— Start GIVEN DATA —

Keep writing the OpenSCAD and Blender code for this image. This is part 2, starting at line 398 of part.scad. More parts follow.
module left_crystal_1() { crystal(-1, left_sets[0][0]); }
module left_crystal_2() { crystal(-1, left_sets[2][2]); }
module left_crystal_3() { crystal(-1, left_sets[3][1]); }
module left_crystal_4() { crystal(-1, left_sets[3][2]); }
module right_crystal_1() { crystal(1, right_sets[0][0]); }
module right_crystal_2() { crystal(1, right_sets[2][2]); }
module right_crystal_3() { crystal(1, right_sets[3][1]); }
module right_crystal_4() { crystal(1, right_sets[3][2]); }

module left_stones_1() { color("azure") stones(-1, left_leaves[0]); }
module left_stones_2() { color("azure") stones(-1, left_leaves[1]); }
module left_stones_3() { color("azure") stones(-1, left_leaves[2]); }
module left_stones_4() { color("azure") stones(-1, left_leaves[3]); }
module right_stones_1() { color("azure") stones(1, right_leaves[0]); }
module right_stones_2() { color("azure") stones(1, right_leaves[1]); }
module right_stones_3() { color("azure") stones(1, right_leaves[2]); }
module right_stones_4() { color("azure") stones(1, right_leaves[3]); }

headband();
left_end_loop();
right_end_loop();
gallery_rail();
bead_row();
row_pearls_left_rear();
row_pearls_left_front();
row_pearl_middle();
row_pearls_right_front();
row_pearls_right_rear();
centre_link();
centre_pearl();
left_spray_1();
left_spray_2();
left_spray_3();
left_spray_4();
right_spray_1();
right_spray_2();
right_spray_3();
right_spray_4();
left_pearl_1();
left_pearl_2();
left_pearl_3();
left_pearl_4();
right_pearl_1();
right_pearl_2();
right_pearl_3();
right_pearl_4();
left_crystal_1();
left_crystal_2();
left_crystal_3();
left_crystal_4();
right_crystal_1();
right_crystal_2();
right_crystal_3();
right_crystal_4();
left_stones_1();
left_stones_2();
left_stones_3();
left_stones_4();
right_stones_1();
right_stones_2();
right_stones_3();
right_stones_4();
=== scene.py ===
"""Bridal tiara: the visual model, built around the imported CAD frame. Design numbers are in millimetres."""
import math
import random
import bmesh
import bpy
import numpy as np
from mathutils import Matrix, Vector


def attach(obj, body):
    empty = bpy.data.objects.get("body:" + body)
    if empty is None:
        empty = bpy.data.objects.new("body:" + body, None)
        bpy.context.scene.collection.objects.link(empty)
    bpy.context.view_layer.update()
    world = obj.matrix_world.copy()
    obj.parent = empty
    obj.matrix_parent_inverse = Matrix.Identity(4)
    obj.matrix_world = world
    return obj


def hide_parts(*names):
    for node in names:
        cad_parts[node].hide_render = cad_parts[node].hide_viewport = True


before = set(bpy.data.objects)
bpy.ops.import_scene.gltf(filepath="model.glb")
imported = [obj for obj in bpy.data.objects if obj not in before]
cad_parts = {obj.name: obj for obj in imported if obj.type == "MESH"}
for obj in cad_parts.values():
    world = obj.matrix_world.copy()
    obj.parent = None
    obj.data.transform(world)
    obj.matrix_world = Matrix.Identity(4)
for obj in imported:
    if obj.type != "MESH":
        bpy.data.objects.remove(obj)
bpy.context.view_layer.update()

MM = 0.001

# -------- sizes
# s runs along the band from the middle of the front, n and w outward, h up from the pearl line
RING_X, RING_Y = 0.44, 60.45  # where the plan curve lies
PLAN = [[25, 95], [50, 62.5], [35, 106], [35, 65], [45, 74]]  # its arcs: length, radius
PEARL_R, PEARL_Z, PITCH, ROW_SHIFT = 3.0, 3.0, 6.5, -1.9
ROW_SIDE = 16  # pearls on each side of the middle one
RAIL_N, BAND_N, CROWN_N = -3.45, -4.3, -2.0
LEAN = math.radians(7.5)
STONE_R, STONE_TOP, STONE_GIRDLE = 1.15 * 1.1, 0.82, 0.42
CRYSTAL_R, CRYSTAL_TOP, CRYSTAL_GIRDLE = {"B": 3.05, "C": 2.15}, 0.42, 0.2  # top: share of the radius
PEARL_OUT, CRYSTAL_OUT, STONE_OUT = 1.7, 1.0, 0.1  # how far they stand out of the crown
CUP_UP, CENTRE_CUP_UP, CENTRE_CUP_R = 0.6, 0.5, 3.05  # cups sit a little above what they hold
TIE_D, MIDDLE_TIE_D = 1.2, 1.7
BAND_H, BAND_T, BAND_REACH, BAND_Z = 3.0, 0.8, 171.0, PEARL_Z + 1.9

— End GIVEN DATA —

Nothing outside the span should appear: copy exactly from the line with "headband();" through the line with "obj.data.transform(world)".

headband();
left_end_loop();
right_end_loop();
gallery_rail();
bead_row();
row_pearls_left_rear();
row_pearls_left_front();
row_pearl_middle();
row_pearls_right_front();
row_pearls_right_rear();
centre_link();
centre_pearl();
left_spray_1();
left_spray_2();
left_spray_3();
left_spray_4();
right_spray_1();
right_spray_2();
right_spray_3();
right_spray_4();
left_pearl_1();
left_pearl_2();
left_pearl_3();
left_pearl_4();
right_pearl_1();
right_pearl_2();
right_pearl_3();
right_pearl_4();
left_crystal_1();
left_crystal_2();
left_crystal_3();
left_crystal_4();
right_crystal_1();
right_crystal_2();
right_crystal_3();
right_crystal_4();
left_stones_1();
left_stones_2();
left_stones_3();
left_stones_4();
right_stones_1();
right_stones_2();
right_stones_3();
right_stones_4();
=== scene.py ===
"""Bridal tiara: the visual model, built around the imported CAD frame. Design numbers are in millimetres."""
import math
import random
import bmesh
import bpy
import numpy as np
from mathutils import Matrix, Vector


def attach(obj, body):
    empty = bpy.data.objects.get("body:" + body)
    if empty is None:
        empty = bpy.data.objects.new("body:" + body, None)
        bpy.context.scene.collection.objects.link(empty)
    bpy.context.view_layer.update()
    world = obj.matrix_world.copy()
    obj.parent = empty
    obj.matrix_parent_inverse = Matrix.Identity(4)
    obj.matrix_world = world
    return obj


def hide_parts(*names):
    for node in names:
        cad_parts[node].hide_render = cad_parts[node].hide_viewport = True


before = set(bpy.data.objects)
bpy.ops.import_scene.gltf(filepath="model.glb")
imported = [obj for obj in bpy.data.objects if obj not in before]
cad_parts = {obj.name: obj for obj in imported if obj.type == "MESH"}
for obj in cad_parts.values():
    world = obj.matrix_world.copy()
    obj.parent = None
    obj.data.transform(world)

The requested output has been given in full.